All of this stuff about cheating and incompetent students has a much deeper root in how ugly our educational system has become. We have really lost our way here; and the whole thing has turned into form over function. Just like “Bullshit Jobs” (see David Graber) have taken over the work place, “bullshit credentials” are causing a crisis in schools. This is simply an unthought out, left-over from an earlier time when the school system was there to create factory workers, or low-level office workers. Dictatorships around the world have always struggled with how to approach education: you need to have workers who can function in society; they HAVE to be able to read, write, and do some basic math; but, and very importantly, they can’t have the tools to think about or synthesis the world around them into something coherent. These drones might just start asking some unwanted questions, foment, and maybe even…plot. This is exactly why everyone has such a hard-on for STEM, while laughing their heads off at the humanities. And, in America, this attitude isn’t entirely wrong. When an undergrad credentials will put you in soul crushing debt, only a few really wealthy people can commit to humanities: people who won’t have to worry too much about supporting themselves afterward. You know? Kind of like how things used to work in the bad old times?! The school systems don’t really know what to do about any of these; so they keep going through the motions. They keep hauling out the old standards, but the goals — spoken or unspoken — become spongier. We’re writing essays about this or that, because that’s how we’ve performed “learning”. And we need to go through these old forms so that we get the credential and then move on. When NOBODY gives a wet shit about any of this, why should the kids care? Kids are pretty smart, and they have a keen nose for hypocrisy. If you keep talking about how important it is to read and do well in school, but they never see you pick up a book or write anything longer than a grocery list, they start to catch on. Why shouldn’t they use an AI to check the box, get the stamp, and pass go? We need to have bigger and deeper conversations about what we’re doing in education, instead of clutching our pearls about the kids today.
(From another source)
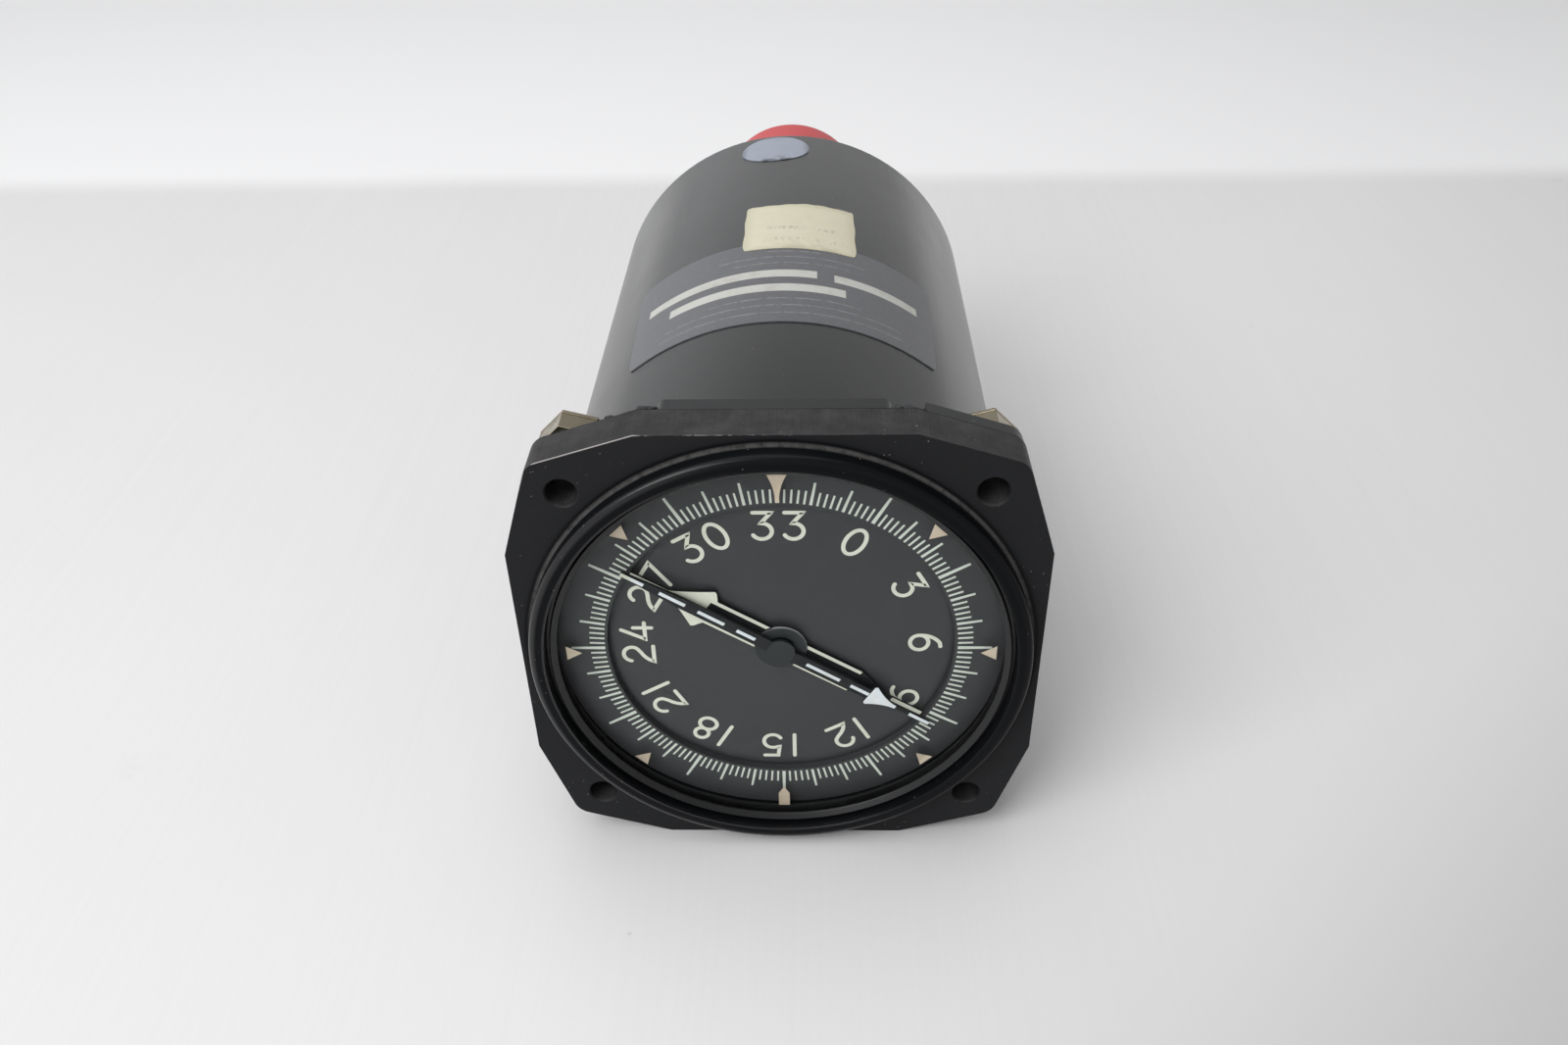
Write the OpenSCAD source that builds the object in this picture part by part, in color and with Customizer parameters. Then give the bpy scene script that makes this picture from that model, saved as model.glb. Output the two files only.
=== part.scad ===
// Radio magnetic indicator: a panel instrument with a turning compass card and two bearing pointers.
// The dial faces -Y, the case runs back along +Y, and +Z is up. The origin is on the dial's axis,
// in the front face of the mounting flange, which is the plane of the instrument panel.

/* [Mounting flange] */
// Width and height of the square flange
flange_w = 82.55; // [82.4:0.05:86]
// Thickness of the flange plate
flange_t = 7.3; // [6.5:0.1:9]
// Half of the straight stretch on each side
flange_flat = 20.2; // [17:0.1:23]
// Where the slanted stretches meet, from both axes
flange_corner = 36.2; // [36:0.1:37.5]
// Rounding radius of the corners
flange_round = 3.5; // [2:0.1:4.5]
// Spacing of the panel holes, across and up
hole_spacing = 62.87; // [62.8:0.01:64]
// Diameter of the panel holes
hole_d = 4.7; // [4.2:0.1:5]
// Chamfer at the mouth of a panel hole
hole_chamfer = 0.25; // [0.1:0.05:0.4]
// Length of the spigot that the case slides over
spigot_len = 4.5; // [3:0.1:8]
// Radial clearance between the spigot and the case
spigot_gap = 0.4; // [0.2:0.05:0.6]
// Bore of the spigot behind the card
spigot_bore = 70.4; // [69.6:0.1:71]

/* [Bezel and window] */
// How far the bezel ring stands out of the flange
bezel_h = 3.2; // [2.6:0.1:4.2]
// Wall of the bezel ring
bezel_wall = 2.5; // [2.2:0.1:2.8]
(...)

Ok. This is spinning out of control and I’m going on another of my side tirades. To return to the topic, buy a typewriter — you can get one for about 200$ or so from a reseller that can guarantee its condition — and learn how to use it. Each one is unique and has its quirks. Play with it, write some letters, whip up some postcards, and don’t be afraid of mistakes; mistakes are all the more proof that a human wrote this and not a cryptic, AI blackbox. You’ll find it’s pretty amazing to have a machine that does one thing — prints text onto a page — and isn’t tracking you, distracting you, fighting for your attention, or profiling you; you can really focus on something in a way that the tech world doesn’t want you to anymore. And, when you have a text ready, the person who receives it can reasonable believe that you wrote it: you, a free-range human and not a robot; an out-of-band text that can not be harvested, scrutinized, or profited from. The typewriter could well be the symbol of the new AI resistance.